Have you noticed how quickly conversations can turn?
One person shares a thought, experience, emotion, or difficulty with another person …
and that other person, rather than asking a question or digging more deeply into the first person's issue,
simply turns the conversation to himself:
"I know just how you feel …"
"I once had that same experience …"
"I knew a person who once …"
"I have been wondering that same thing …"
"I completely disagree with you …"
"Oh my gosh, that reminds me of something that happened to me last week …"
This process actually has a name.
It is called the "shift response."
Charles Derber, the one who initially called out "conversational narcissism,"
provides some critical information on this sneaky little maneuver -
"The subtlety of the shift-response is that it is always based on a connection to the previous subject.
This creates an opening for the respondent to shift the topic to himself … when serving narcissistic ends, shift-reponses are repeated until a clear shift in subject has transpired …
The effectiveness of the shift response as an attention getting device lies partly in the difficulty in distinguishing immediately whether a given response is a sharing one or a narcissistic initiative."(Charles Derber)
Do you see what Derber is saying here?
In conversation, watch out for your own efforts to shift the topic of the conversation to yourself!

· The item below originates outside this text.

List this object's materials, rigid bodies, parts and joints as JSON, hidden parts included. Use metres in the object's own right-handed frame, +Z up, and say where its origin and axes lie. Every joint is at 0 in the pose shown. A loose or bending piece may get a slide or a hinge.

It happens all too often, and is most often driven by our own narcissistic need to become the topic of every conversation we are in.
Ouch, I know!
This happens real subtly … but happen it does. And some of us don't even know we are doing it! We think we are just commiserating with someone by sharing our struggles, or are being interesting by telling them our point of view, or we think it is really quite important to everyone that they know our opinion on all topics!

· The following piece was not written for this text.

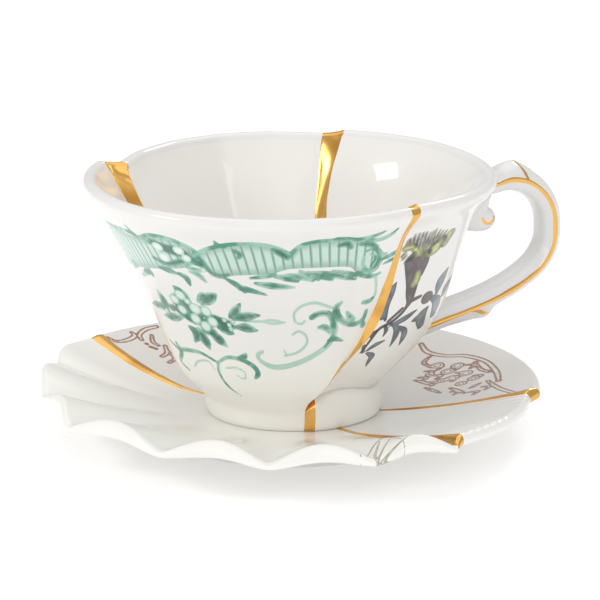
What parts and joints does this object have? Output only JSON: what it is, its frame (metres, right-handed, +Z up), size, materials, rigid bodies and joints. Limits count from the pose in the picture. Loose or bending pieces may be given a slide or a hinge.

But I need to watch for this in myself!
When listening to another person, I want to try to stay with them and their story, their emotions, their circumstances.
I don't want to always shift the conversation back to myself.
Ask genuine, curious, open-ended questions.
Resist the urge to share my own (even though it might be related) story.
Stop trying to one-up people.
Stop thinking everyone always needs to know my opinion.
Enjoy being mysterious!
No more shift-response!!!
This could change my life …
And it certainly could change the lives of people who need me to listen to them.